The night began with a bite. A woman brought in her son William Young, who had been bitten by a dog.
"He told my son that it didn't bite," she said of the dog's owner. "And it did." William was bitten on the lip, so doctors had to give him a rabies shot.
David Meisner brought in his 2-year-old son Herbert, pushed off a table by his older brother - resulting in a cut on his face.
It was an inconvenient time for an accident. David Meisner's wife was past her due date with the couple's sixth child.
That same night Jennifer Andrews arrived at the emergency room because she was climbing a tree with her little brother Timmy. He pointed to a spider.
"There was a spider, and it scared me," Jennifer said.
"She fell and she broke her arm," Timmy said.
Another boy, David Nee, got tangled up in a fence and hurt his arm. An X-ray revealed that he had a broken arm and would need surgery. David had injured it once before.
Two winters prior, David had become tangled up in a different way. "I got our plastic sled and took it down our slide," he said. "It's fun, but also dangerous." He fell off and broke his leg; then on crutches, he slipped and broke his arm.
This same arm he broke again trying to climb the fence - bringing him to the hospital that Saturday evening.

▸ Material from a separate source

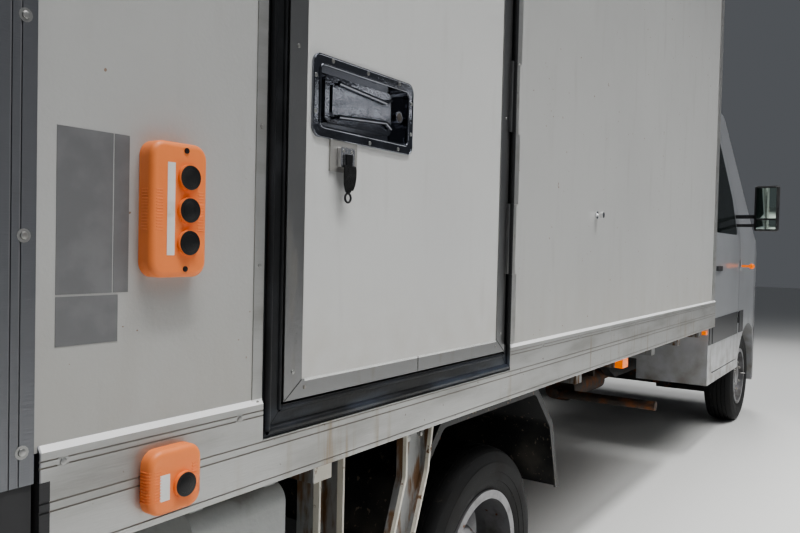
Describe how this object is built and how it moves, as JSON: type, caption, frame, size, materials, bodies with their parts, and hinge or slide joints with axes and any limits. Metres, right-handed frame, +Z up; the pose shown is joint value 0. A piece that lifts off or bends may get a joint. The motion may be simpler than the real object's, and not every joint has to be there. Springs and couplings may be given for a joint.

But in an instant, the mood in the emergency room turned more serious. A helicopter brought in Dewey Bryant, a 7-year-old boy hit by a car.
The driver of the car, Cindy Hall, had carried Dewey into his grandmother's house. She then drove to the hospital to see how he was doing.
Before the accident, he had been playing near the road at his grandmother's house. "I was driving home from a small town on a curvy back country road," said Hall. "The weeds were very high. He was ess than 10 feet from my car when he stepped out in front of me. I slammed on the brakes, and he was thrown onto the hood of my car."
She sat in the hospital worried. "I'm just sitting here waiting, hoping somebody will tell me something," Hall said.
Doctors were concerned that Dewey might have serious injuries to his spleen and one lung.
As doctors worked on him, there was no sign of Dewey's parents. Nobody could find them. Hall sat and waited. "I feel like I need to be here," she said.
Doctors couldn't tell her anything about Dewey's condition until his parents had been notified.
Finally, after several hours, Dewey's parents, Kelly and Keith Bryant, were reached; they rushed to the hospital. There was good news: Dewey, not in serious danger, had been transferred out of the emergency room.
He had a lot of what doctors call "road burn." But he was basically fine.
"I'm proud of him for being so strong on his own and everything," said his mother.
Dewey's parents met Hall, still waiting when they arrived. "I was just so thankful that he was all right," she said. "Had he been hurt bad, it would have killed me."
When Dewey was released, he said goodbye to Hall.
"He said he's not going to go in the road anymore," she said. "So that's good."
"He's kind of mine now, I guess," said Hall, who has no children of her own. "He's my little guy. My adopted guy, I guess you could say."